I don't believe there's a big cultural gap between Lebanese Christians and Muslims.
Most urbanized Lebanese youth are shunning old traditions and adopting a more Western lifestyle, whether they're Christian or Muslim.
If you go to Mar Mikhael, you'd notice that half of the clientele is Muslim.
The cultural differences exist mainly between the Hizbullah community/Jame3a Islemiyyeh/Salafists and the rest of Lebanon.
That's why there's a perceived cultural divide between Muslims and Christians. But in truth, it's a divide between Christians/secular Sunnis/secular Shiites on one side and Shia and Sunni Islamists on the other side.
The cultural divide argument started emerging when Christian nationalists wanted to divide Lebanon based on what is recognized internationally as a nation.
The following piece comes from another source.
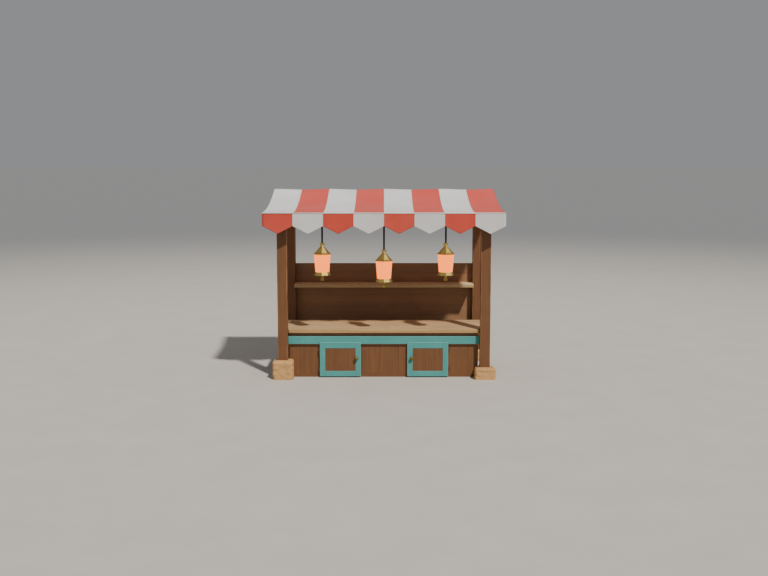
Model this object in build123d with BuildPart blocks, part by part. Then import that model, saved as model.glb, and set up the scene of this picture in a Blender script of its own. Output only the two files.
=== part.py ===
from build123d import *
import os
from math import cos, pi, sin, sqrt

# Wooden market stall with a striped canopy, a counter cabinet and three lanterns.
# Millimetres. X runs to the right, Y to the back and Z up. The front of the stall
# faces -Y, and the origin is on the ground at the centre of the whole outline.

# Posts and their footing stones
post = 140.0
post_span = 3000.0
post_depth = 1549.0
post_chamfer = 6.0
footing_width = 298.0
footing_step = 80.0
footing_left_height = 270.0
footing_right_height = 170.0
footing_gap = 3.0
footing_shoulder = 40.0
footing_corner = 14.0

# Canopy and valance
canopy_side_reach = 176.0
canopy_back_inset = 5.0
canopy_rise = 272.0
canopy_thickness = 6.0
eave_overhang = 216.0
eave_height = 2368.0
valance_thickness = 6.0
valance_drop = 185.0
pennant_drop = 108.0
pennants = 8
cloth_gap = 0.3

# Roof timbers
rafter_width = 45.0
rafter_depth = 60.0
rafter_seat = 4.0
end_rafter_inset = 4.0
eave_rail_thickness = 30.0
beam_thickness = 70.0
beam_height = 90.0
beam_chamfer = 4.0

# Counter top and the board under it
counter_height = 697.0
counter_thickness = 46.0
counter_front = 70.0
counter_back = 985.0
counter_inset = 30.0
counter_notch_gap = 0.3
counter_corner = 24.0
counter_round = 12.0
counter_foot_edge = 6.0
apron_bottom = 484.0
apron_top = 596.0
apron_front = 110.0
apron_edge = 5.0

# Cabinet
cabinet_front = 150.0
cabinet_back = 965.0
cabinet_end_gap = 18.0
panel = 20.0
cabinet_floor_top = 50.0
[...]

The Kulturnation in comparison with the Staatnation, are two concepts of nationalism that came out of Europe. The former was in Germany in response to the latter which emerged from the French Revolution. In the French concept, culture, race and language does not make the nation, but the territorial state defines the population and its identity.
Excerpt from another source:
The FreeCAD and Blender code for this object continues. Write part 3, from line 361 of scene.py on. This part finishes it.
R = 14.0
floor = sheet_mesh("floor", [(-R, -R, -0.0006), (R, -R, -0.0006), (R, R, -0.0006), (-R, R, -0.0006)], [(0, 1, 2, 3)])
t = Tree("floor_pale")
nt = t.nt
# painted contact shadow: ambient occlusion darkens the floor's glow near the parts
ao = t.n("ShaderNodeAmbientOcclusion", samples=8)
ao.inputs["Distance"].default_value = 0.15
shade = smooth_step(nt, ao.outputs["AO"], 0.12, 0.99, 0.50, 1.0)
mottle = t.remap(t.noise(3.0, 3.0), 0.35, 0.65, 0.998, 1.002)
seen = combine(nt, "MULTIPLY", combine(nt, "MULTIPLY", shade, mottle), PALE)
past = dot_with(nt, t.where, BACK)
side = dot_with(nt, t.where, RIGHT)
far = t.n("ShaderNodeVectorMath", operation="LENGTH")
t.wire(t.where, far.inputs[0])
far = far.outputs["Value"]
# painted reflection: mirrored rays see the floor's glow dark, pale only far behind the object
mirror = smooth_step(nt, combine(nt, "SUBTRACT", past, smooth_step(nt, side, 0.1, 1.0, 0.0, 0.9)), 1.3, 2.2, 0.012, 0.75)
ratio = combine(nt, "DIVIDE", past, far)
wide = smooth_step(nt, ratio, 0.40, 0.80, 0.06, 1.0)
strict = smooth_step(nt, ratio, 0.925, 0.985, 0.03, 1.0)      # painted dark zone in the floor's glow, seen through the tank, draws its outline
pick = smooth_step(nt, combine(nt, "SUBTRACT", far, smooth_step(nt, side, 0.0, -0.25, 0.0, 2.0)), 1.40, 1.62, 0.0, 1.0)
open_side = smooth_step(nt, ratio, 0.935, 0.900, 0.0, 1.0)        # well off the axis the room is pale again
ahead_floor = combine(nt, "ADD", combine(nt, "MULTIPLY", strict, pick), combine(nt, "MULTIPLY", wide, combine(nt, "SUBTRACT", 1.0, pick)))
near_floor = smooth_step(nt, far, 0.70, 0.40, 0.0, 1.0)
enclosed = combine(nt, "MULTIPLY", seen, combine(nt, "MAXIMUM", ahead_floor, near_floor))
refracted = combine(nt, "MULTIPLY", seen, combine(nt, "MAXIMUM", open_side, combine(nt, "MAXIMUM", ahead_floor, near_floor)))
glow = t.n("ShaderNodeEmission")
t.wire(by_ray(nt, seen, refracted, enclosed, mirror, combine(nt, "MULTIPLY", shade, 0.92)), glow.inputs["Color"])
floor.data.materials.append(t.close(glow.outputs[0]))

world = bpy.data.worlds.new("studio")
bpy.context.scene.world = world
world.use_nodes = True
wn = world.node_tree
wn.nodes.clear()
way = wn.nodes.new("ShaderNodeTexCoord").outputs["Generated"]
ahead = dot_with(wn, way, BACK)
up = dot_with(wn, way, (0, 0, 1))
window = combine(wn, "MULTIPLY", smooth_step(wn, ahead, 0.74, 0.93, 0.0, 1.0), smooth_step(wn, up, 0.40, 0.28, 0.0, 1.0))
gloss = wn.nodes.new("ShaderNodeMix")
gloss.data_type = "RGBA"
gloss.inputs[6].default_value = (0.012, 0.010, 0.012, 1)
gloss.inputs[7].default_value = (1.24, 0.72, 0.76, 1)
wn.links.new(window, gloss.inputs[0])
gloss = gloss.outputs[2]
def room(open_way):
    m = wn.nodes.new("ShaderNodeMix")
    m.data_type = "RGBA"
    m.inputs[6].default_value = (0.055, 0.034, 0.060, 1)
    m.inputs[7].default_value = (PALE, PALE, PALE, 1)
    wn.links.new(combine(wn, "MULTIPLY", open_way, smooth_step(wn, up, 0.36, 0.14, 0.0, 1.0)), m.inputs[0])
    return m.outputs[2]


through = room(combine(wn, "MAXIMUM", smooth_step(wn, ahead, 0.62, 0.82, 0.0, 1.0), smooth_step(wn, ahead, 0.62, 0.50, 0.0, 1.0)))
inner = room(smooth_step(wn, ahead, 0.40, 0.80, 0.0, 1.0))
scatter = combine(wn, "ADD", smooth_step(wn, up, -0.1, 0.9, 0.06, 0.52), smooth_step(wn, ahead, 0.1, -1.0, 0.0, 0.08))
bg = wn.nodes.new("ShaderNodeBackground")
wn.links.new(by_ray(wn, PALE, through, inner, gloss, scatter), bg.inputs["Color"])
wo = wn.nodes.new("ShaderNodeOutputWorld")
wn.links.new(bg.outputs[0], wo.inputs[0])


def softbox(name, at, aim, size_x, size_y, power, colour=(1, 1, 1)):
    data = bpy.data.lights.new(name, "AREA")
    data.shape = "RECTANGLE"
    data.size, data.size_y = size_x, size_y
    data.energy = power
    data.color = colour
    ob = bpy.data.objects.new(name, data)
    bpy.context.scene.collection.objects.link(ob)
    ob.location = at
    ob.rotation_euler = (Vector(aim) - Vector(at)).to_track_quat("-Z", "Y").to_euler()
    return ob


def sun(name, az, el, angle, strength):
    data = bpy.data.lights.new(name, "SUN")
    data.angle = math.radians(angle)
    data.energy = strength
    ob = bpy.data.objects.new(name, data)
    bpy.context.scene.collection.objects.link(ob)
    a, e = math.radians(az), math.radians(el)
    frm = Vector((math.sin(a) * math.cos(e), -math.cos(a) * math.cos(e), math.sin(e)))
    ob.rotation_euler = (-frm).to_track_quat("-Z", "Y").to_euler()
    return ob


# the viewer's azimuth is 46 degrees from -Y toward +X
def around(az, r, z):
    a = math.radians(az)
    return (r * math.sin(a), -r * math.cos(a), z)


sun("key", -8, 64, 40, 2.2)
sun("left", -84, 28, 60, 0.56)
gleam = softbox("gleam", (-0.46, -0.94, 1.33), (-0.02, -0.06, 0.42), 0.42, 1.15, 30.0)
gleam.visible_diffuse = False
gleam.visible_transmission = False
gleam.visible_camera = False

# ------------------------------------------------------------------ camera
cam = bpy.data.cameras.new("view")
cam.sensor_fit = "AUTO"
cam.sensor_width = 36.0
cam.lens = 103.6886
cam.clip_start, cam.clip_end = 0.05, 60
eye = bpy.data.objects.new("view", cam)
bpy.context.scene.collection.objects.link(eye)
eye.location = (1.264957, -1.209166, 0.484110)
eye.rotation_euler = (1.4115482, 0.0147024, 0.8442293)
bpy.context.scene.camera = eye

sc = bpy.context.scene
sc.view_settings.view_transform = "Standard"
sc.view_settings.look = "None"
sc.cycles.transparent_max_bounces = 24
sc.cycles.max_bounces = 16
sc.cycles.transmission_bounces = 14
The Germans on the other hand constructed nations based on "culture" and "cultural differences" to separate the German from the Jew. German nationalism takes biology, culture, and tribal roots as central to the idea of the nation.
Pierre Gemayel was the pioneer of constructing the concept of the cultural nation into the Lebanese Christian identity, something he admired in and learned from Nazi Germany.